Object modeling scripts
______

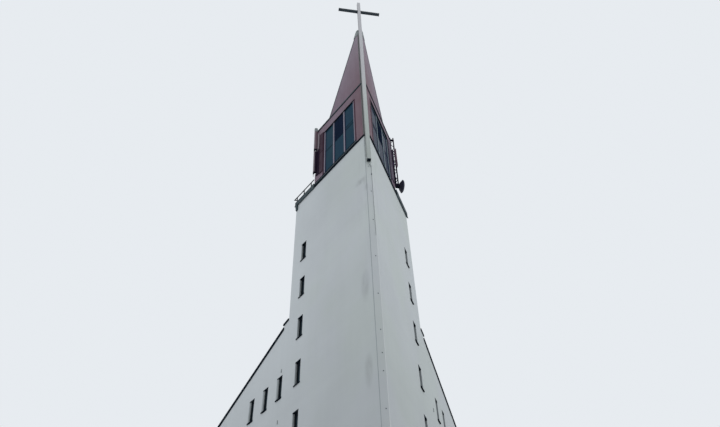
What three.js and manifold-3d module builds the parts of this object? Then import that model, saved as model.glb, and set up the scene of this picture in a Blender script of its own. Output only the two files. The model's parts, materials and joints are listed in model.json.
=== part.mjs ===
// A modern church with a triangular plan: a prow tower, a belfry and spire on it, and one sloping nave roof.
// Real millimetres, +Z up, the prow towards -Y. The finished group is scaled to a 1:2 model.
import * as THREE from 'three';
import { mergeVertices } from 'three/addons/utils/BufferGeometryUtils.js';
import Module from 'manifold-3d';

const wasm = await Module();
wasm.setup();

// Scale and plan
const modelScale = 0.5;
const halfCorner = THREE.MathUtils.degToRad(30);
const sides = { left: -1, right: 1 };
const seat = 0.6;
const beyond = 500;

// Tower
const wall = 400;
const chamfer = 300;
const pierReach = 900;
const towerSide = 6720;
const towerTop = 31500;
const towerBackY = towerSide * Math.cos(halfCorner);
const passage = { halfWidth: 1200, top: 3300 };

// Nave
const naveSide = 34000;
const naveRearY = naveSide * Math.cos(halfCorner);
const vergeStart = 25860;
const vergeFall = 0.486 / Math.cos(halfCorner);
const roofThickness = 300;
const parapet = 120;
const kerb = { depth: 340, top: 22660, fall: 90, capping: 120 };
const capThickness = 60;
const capOverhang = 40;
const capDrop = 110;
const gutter = { depth: 180, height: 160, sheet: 12, drop: 40 };
const entrance = { halfWidth: 1500, top: 3600, frame: 120, leaf: 60, setback: 120 };

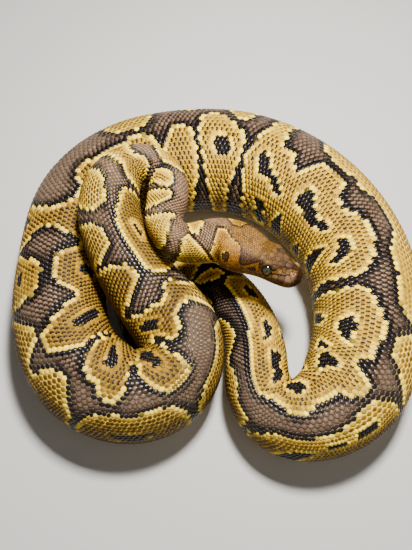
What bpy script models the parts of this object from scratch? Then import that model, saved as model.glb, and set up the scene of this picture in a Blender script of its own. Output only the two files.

______

**Problem:** Above are the records; copy all of them exactly.

**Answer for this exercise:**
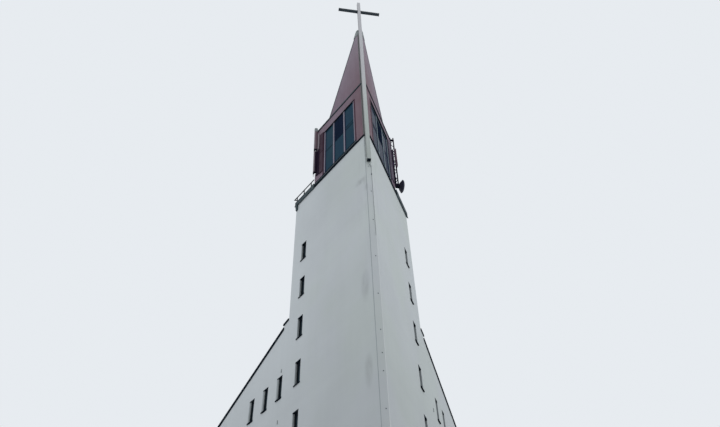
What three.js and manifold-3d module builds the parts of this object? Then import that model, saved as model.glb, and set up the scene of this picture in a Blender script of its own. Output only the two files. The model's parts, materials and joints are listed in model.json.
=== part.mjs ===
// A modern church with a triangular plan: a prow tower, a belfry and spire on it, and one sloping nave roof.
// Real millimetres, +Z up, the prow towards -Y. The finished group is scaled to a 1:2 model.
import * as THREE from 'three';
import { mergeVertices } from 'three/addons/utils/BufferGeometryUtils.js';
import Module from 'manifold-3d';

const wasm = await Module();
wasm.setup();

// Scale and plan
const modelScale = 0.5;
const halfCorner = THREE.MathUtils.degToRad(30);
const sides = { left: -1, right: 1 };
const seat = 0.6;
const beyond = 500;

// Tower
const wall = 400;
const chamfer = 300;
const pierReach = 900;
const towerSide = 6720;
const towerTop = 31500;
const towerBackY = towerSide * Math.cos(halfCorner);
const passage = { halfWidth: 1200, top: 3300 };

// Nave
const naveSide = 34000;
const naveRearY = naveSide * Math.cos(halfCorner);
const vergeStart = 25860;
const vergeFall = 0.486 / Math.cos(halfCorner);
const roofThickness = 300;
const parapet = 120;
const kerb = { depth: 340, top: 22660, fall: 90, capping: 120 };
const capThickness = 60;
const capOverhang = 40;
const capDrop = 110;
const gutter = { depth: 180, height: 160, sheet: 12, drop: 40 };
const entrance = { halfWidth: 1500, top: 3600, frame: 120, leaf: 60, setback: 120 };

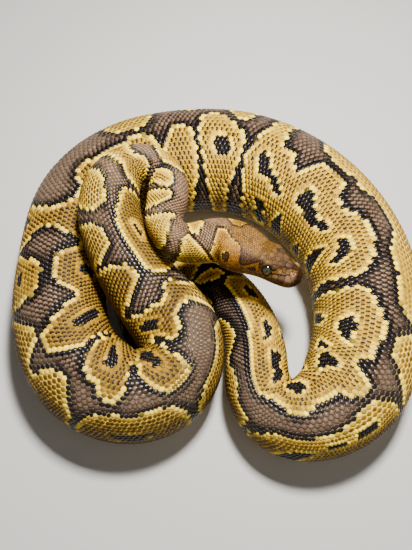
What bpy script models the parts of this object from scratch? Then import that model, saved as model.glb, and set up the scene of this picture in a Blender script of its own. Output only the two files.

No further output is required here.